Figgis was an early advocate of digital video as a creative rather than merely economical choice. He promoted small, mobile setups, and even devised a now-familiar steering-wheel-style camera stabilizer known as the Fig Rig, designed to help operators move fluidly with lightweight cameras. He articulated his methods in the book Digital Filmmaking, encouraging filmmakers to trust instinct, rehearse like theater, and use music as a practical tool to shape timing, mood, and performance.
Mainstream Forays and Documentary Work
Cold Creek Manor (2003), starring Dennis Quaid, Sharon Stone, Stephen Dorff, and Juliette Lewis, represented a return to studio-scale suspense while preserving his interest in psychological tension. That same year, he directed Red, White & Blues for the multi-part documentary project The Blues, curated by Martin Scorsese. Figgis's episode examined the dialogue between American blues and its British interpreters, allowing him to fold his musical background into documentary inquiry and live performance staging.
Continuing Projects and Cross-Disciplinary Practice
Across the 2000s and 2010s, Figgis pursued a variety of independent features and cross-media projects. He directed films such as Love Live Long (2008) and Suspension of Disbelief (2012), maintained collaborations with actors like Saffron Burrows and ensembles adept at improvisation, and continued to compose scores for his own work. He taught workshops, mentored younger artists, and spoke publicly about craft, editing rhythms, and the advantages of lightweight production that privileges rehearsal, actor trust, and musical structure over elaborate logistics.

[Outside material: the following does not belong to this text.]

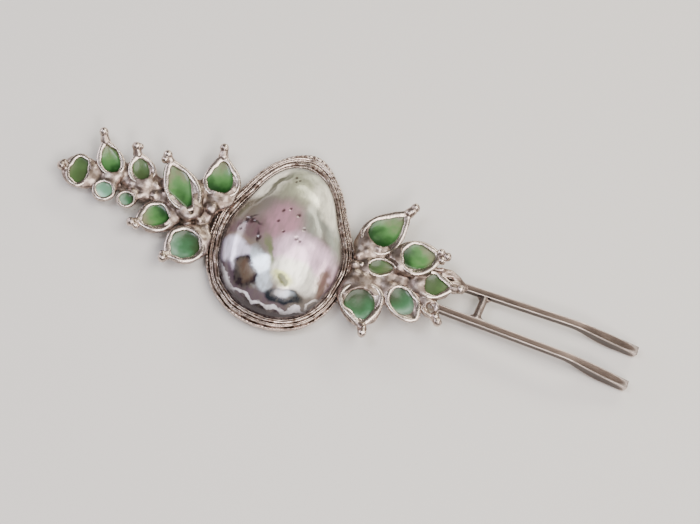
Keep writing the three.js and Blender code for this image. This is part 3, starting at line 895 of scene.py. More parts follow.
@dataclass
class Setting:
    """The closed bezel: back plate, ribbed border, two wires on it, and the wall round the pearl.

    Profiles hold the inset, the height above the foot and the polish of each corner.

    Attributes:
        outline: the pear outline.
        beads: how many beads run round the border's outer edge.
        bead_depth: how far they stand out.
        rib_depth: how far the ribs across the border's slope stand out.
        rib_lean: how far they lean, in radians for each millimetre of inset.
        drawn: the inset up to which the point of the pear is drawn out.
        segments: how many points each ring has, eight to a bead.
        border: profile of the border.
        wires: inset, height and radius of each wire.
        wall: profile of the wall and its lip.
        plate: profile of the back plate's edge; its height is that of the frame.
    """

    outline: PearOutline
    beads: int = 136
    bead_depth: float = 0.055
    rib_depth: float = 0.05
    rib_lean: float = 6.0
    drawn: float = 2.6
    segments: int = 1088
    border: tuple = (
        (0.30, 0.00, 0.3),
        (0.08, 0.08, 0.4),
        (0.00, 0.30, 0.9),
        (0.02, 0.52, 1.0),
        (0.14, 0.76, 1.0),
        (0.32, 0.86, 0.9),
        (0.48, 0.80, 0.5),
        (0.56, 0.68, 0.1),
        (0.66, 0.74, 0.3),
        (0.86, 0.98, 0.5),
        (1.06, 1.22, 0.45),
        (1.22, 1.36, 0.3),
        (1.40, 1.40, 0.1),
        (1.46, 1.20, 0.0),
        (1.46, 0.00, 0.0),
    )
    wires: tuple = ((0.98, 1.62, 0.24), (1.40, 1.76, 0.22))
    wall: tuple = (
        (1.70, 0.00, 0.0),
        (1.70, 1.70, 0.1),
        (1.74, 2.10, 0.3),
        (1.86, 2.36, 0.7),
        (2.06, 2.44, 0.9),
        (2.30, 2.40, 0.6),
        (2.52, 2.30, 0.25),
        (2.70, 2.34, 0.6),
        (2.86, 2.36, 1.0),
        (3.00, 2.24, 0.8),
        (3.06, 1.90, 0.1),
        (2.70, 1.20, 0.0),
        (2.70, 0.00, 0.0),
    )
    plate: tuple = (
        (0.80, 0.00, 0.6),
        (0.52, 0.05, 1.0),
        (0.40, 0.20, 0.9),
        (0.40, 1.05, 0.3),
        (0.60, 1.22, 0.1),
    )

    def swept(self, profile: tuple, ribs: bool = False) -> bmesh.types.BMesh:
        """Sweeps a closed profile round the outline.

        Args:
            profile: the profile, without its first corner again at the end.
            ribs: whether it is beaded along its edge and ribbed across its slope.

        Returns:
            The swept mesh.
        """
        rings = Rings(self.segments, "polish")
        foot = self.outline.foot
        for inset, height, polish in (*profile, profile[0]):
            places = []
            for angle in turns_of(self.segments):
                bulge = self.rib(angle, inset, height) if ribs else 0.0
                drawn = self.outline.peak(angle) * max(0.0, 1 - inset / self.drawn)
                place = self.outline.point(angle, inset - bulge * 0.6 - drawn, foot + height + bulge)
                places.append(place + hand_made(place, *HAND_WANDER) + hand_made(place, *TOOL_WANDER))
            rings.add(places, polish=polish)
        return rings.close()

    def rib(self, angle: float, inset: float, height: float) -> float:
        """Returns how far the beading or ribbing stands out at a place on the border."""
        if height < 0.2:
            return 0.0
        if inset < 0.5:
            return self.bead_depth * math.cos(self.beads * angle)
        if 0.6 < inset < 1.3:
            return self.rib_depth * math.cos(2 * self.beads * angle + inset * self.rib_lean)
        return 0.0

    def add_border(self, silver: CastSilver) -> None:
        """Adds the border."""
        finish_piece(self.swept(self.border, ribs=True), "bezel_border_beaded", silver, "bezel_border")

    def add_wires(self, silver: CastSilver) -> None:
        """Adds the pair of thin wires that lies on the border."""
        sides = [(math.cos(turn), math.sin(turn)) for turn in turns_of(8)]
        whole = bmesh.new()
        whole.verts.layers.float.new("polish")
        for inset, height, radius in self.wires:
            profile = [(inset + radius * x, height + radius * y, 0.5 + 0.5 * y) for x, y in sides]
            pour(self.swept(tuple(profile)), whole)
        finish_piece(whole, "lip_wires_soldered", silver, "lip_wire")

    def add_wall(self, silver: CastSilver) -> None:
        """Adds the wall with its lip pressed onto the pearl."""
        finish_piece(self.swept(self.wall), "bezel_wall_pressed", silver, "bezel_wall")

    def add_plate(self, silver: CastSilver) -> None:
        """Adds the back plate, sawn from sheet and filed round its edge."""
        rings = Rings(self.segments // 4, "polish")
        angles = turns_of(self.segments)[::4]
        rings.add([self.outline.point(0.0, 0.0, 0.0, 0.0)] * len(angles), polish=0.4)
        for share in (0.3, 0.6, 0.9):
            rings.add([self.outline.point(a, 0.8, 0.0, share) for a in angles], polish=0.4)
        for inset, height, polish in self.plate:
            rings.add([self.outline.point(a, inset, height) for a in angles], polish=polish)
        rings.add([self.outline.point(0.0, 0.0, self.plate[-1][1], 0.0)] * len(angles), polish=0.1)
        finish_piece(rings.close(), "back_plate_filed", silver, "back_plate")

    def build(self, silver: CastSilver) -> None:
        """Builds the whole setting."""
        self.add_plate(silver)
        self.add_border(silver)
        self.add_wires(silver)
        self.add_wall(silver)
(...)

Methods, Themes, and Collaborators
Central to Figgis's practice is the idea of filmmaking as a live art. He often rehearses extensively, sets processes in motion, and relies on actors to inhabit characters within carefully timed scenarios. That approach benefits from recurring collaborations: beyond Nicolas Cage and Elisabeth Shue on Leaving Las Vegas, he has worked with Sean Bean, Melanie Griffith, Tommy Lee Jones, and Sting on Stormy Monday; Richard Gere and Andy Garcia on Internal Affairs; Albert Finney on The Browning Version; Wesley Snipes and Nastassja Kinski on One Night Stand; and ensemble players such as Salma Hayek, Saffron Burrows, Stellan Skarsgard, and Jeanne Tripplehorn on Timecode and Hotel. The novelist John O'Brien stands as a posthumously significant presence in Figgis's career through Leaving Las Vegas, and Martin Scorsese's role as executive curator on The Blues placed Figgis in dialogue with a wider community of musicians and directors.
Legacy and Influence
Figgis's legacy rests on two intertwined pillars: a commitment to performance-centered storytelling and a sustained exploration of form. He helped normalize the creative legitimacy of digital video at a time when it was often dismissed as a purely budget-driven choice, demonstrating that nimble crews and flexible cameras could yield distinctive aesthetics and deeply felt drama. Timecode remains a touchstone for real-time, multi-frame experiments; Leaving Las Vegas stands as a model of intimate, actor-driven cinema that balances stylistic control with vulnerability. His Fig Rig contributed a practical tool that aligned craft with philosophy, enabling the kind of movement and proximity to actors that defines his best work.
Through decades of features, documentaries, and teaching, Mike Figgis has maintained a singular profile: a British director, screenwriter, and composer whose films reflect an ongoing conversation between music and image, structure and spontaneity, and who has surrounded himself with collaborators willing to test the limits of what a film can be.